| WHAT YOU HAVE TO DO |
Show every line in the records below that contains the word "this".
%%
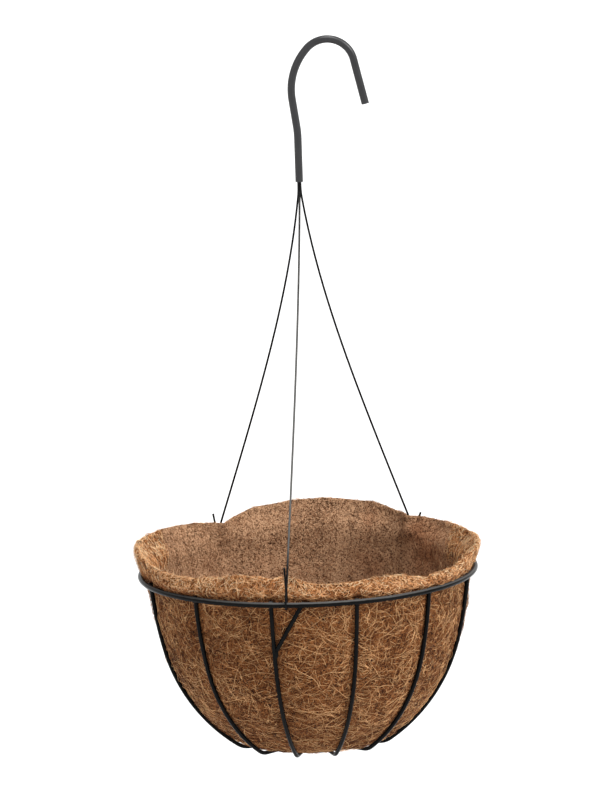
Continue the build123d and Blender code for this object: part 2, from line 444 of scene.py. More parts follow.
# %% [markdown]
# ## The felt's cross-section
# The liner is needled coconut fibre, pressed hot into a bowl. Cut through its axis, one
# side of it is a long bent strip: the outer face runs from the middle of the base up
# beside the ribs, the edge is rounded, and the inner face runs back down. The strip is
# walked as straight runs and arcs, as a bench bender would, and then read by its girth,
# the distance along it from the middle of the base.

# %% Walk the cross-section
WALL = 0.009
GAP = 0.0003
WELD = 0.0004
RIB_TOP_R = RIM_R - RIM_WIRE_R - RIB_WIRE_R + WELD
RIB_LEAN = 5.1
# Arcs of the side below the rim, as (radius, turn), and both faces of the standing edge,
# where None is a straight run. The outer face steps out over the ring and goes on leaning
# out, and the inner one flares out more to meet it, so the edge is thin.
SIDE = ((0.406, 10.2), (0.192, 37.7))
BASE_LEAN = 53.0
OUTER_EDGE = ((0.003, None), (0.005, 48.5), (0.002, None), (0.012, -40.0), (0.0145, None))
INNER_EDGE = ((0.001, None), (0.023, 38.0), (0.0108, None), (0.016, -23.0))
BOWL_DEPTH = BASKET.z - base_high.z - RIB_WIRE_R + WELD
SECTION_STEP = 0.0008
CAP_STEPS = 18


def walk(start, heading, steps):
    """Points along runs and arcs from start, as rows of radius and height.

    A run goes straight on. An arc's points are its centre plus its radius at evenly
    spaced angles. The heading is in degrees from up, positive towards the outside.
    """
    rows = [np.array([start])]
    place, heading = np.array(start), radians(heading)
    for size, turn in steps:
        if turn is None:
            count = max(2, int(size / SECTION_STEP))
            share = np.linspace(0, 1, count)[1:, None]
            ahead = np.array([sin(heading), cos(heading)])
            points = place + share * size * ahead
        else:
            count = max(2, int(size * abs(radians(turn)) / SECTION_STEP))
            turned = heading + radians(turn) * np.linspace(0, 1, count)[1:]
            side = size * np.sign(turn)
            points = place + side * np.stack(
                [cos(heading) - np.cos(turned), np.sin(turned) - sin(heading)], axis=1
            )
            heading = turned[-1]
        rows.append(points)
        place = points[-1]
    return np.concatenate(rows)


def face(depth, edge_steps):
    """Radius and height along one face of the felt, from the middle of the base up."""
    offset = -RIB_WIRE_R - GAP - depth
    side = walk((RIB_TOP_R + offset, 0.0), 180 + RIB_LEAN, [(r + offset, turn) for r, turn in SIDE])
    floor_z = -BOWL_DEPTH - offset
    corner_r = (side[-1, 1] - floor_z) / (1 - sin(radians(BASE_LEAN)))
    corner = walk(side[-1], 180 + BASE_LEAN, [(corner_r, 90 - BASE_LEAN)])
    flat = walk(corner[-1], 270, [(corner[-1, 0], None)])
    edge = walk(side[0], RIB_LEAN, edge_steps)
    return np.concatenate([flat[::-1], corner[-2::-1], side[-2::-1], edge[1:]])


def cross_section():
    """Both faces as one strip, and the rounded edge between them, a half circle that starts
    at one face and ends at the other. Also where that edge starts and ends in the strip."""
    outer, inner = face(0.0, OUTER_EDGE), face(WALL, INNER_EDGE)
    middle = (outer[-1] + inner[-1]) / 2
    out = (outer[-1] - inner[-1]) / 2
    up = np.array([-out[1], out[0]])
    angle = np.linspace(0, pi, CAP_STEPS + 1)[1:-1, None]
    cap = middle + out * np.cos(angle) + up * np.sin(angle)
    return np.concatenate([outer, cap, inner[::-1]]), len(outer), len(outer) + len(cap)


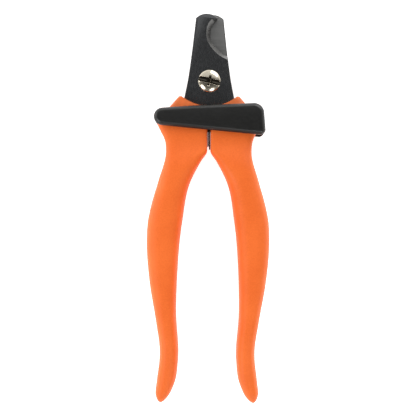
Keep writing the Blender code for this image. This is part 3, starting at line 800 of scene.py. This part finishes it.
def soft_light(name, azimuth, elevation, distance, size, watts):
    """A rectangular area light that faces the tool's middle, by its bearing from +X and its height angle."""
    light = bpy.data.lights.new(name, "AREA")
    light.shape = "RECTANGLE"
    light.size, light.size_y = size
    light.energy = watts
    lamp = bpy.data.objects.new(name, light)
    azimuth, elevation = math.radians(azimuth), math.radians(elevation)
    flat = distance * math.cos(elevation)
    lamp.location = (flat * math.cos(azimuth), flat * math.sin(azimuth), distance * math.sin(elevation))
    lamp.rotation_euler = (math.pi / 2 - elevation, 0, azimuth + math.pi / 2)
    bpy.context.scene.collection.objects.link(lamp)


soft_light("left", azimuth=162, elevation=22, distance=0.9, size=(0.2, 0.4), watts=1.7)
soft_light("near left", azimuth=215, elevation=40, distance=0.9, size=(0.38, 0.38), watts=3.2)
soft_light("near right", azimuth=291, elevation=42, distance=0.9, size=(0.34, 0.34), watts=2.5)
soft_light("far right", azimuth=62, elevation=24, distance=0.9, size=(0.6, 0.5), watts=3.8)

world = bpy.data.worlds.new("studio")
world.use_nodes = True
sky = world.node_tree
towards = node(sky, "TexCoord")
bearing = node(sky, "SeparateXYZ", [("Vector", towards.outputs["Generated"])])
tent = node(sky, "MapRange", [("Value", bearing.outputs["Z"]), (1, 0.45), (2, 0.95), (3, 0.3), (4, 0.11)])
panel = node(sky, "MapRange", [("Value", bearing.outputs["Y"]), (1, 0.29), (2, 0.42), (3, 0.0), (4, 0.55)])
horizon = node(sky, "MapRange", [("Value", bearing.outputs["Z"]), (1, 0.0), (2, 0.35), (3, 0.8), (4, 0.0)])
both = node(sky, "Math", [(0, tent.outputs[0]), (1, panel.outputs[0])], operation="ADD")
brightness = node(sky, "Math", [(0, both.outputs[0]), (1, horizon.outputs[0])], operation="ADD")
sky.links.new(brightness.outputs[0], sky.nodes["Background"].inputs["Color"])
bpy.context.scene.world = world
bpy.context.scene.view_settings.view_transform = "Standard"

camera = bpy.data.objects.new("camera", bpy.data.cameras.new("camera"))
camera.data.sensor_width = 36
camera.data.lens = 79.7
camera.location = (-0.14 * MM, 0, 0.4)
camera.rotation_euler = (0, 0, math.radians(0.466))
bpy.context.scene.collection.objects.link(camera)
bpy.context.scene.camera = camera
%%
| EXERCISE OUTPUT |
Continue the build123d and Blender code for this object: part 2, from line 444 of scene.py. More parts follow.
Keep writing the Blender code for this image. This is part 3, starting at line 800 of scene.py. This part finishes it.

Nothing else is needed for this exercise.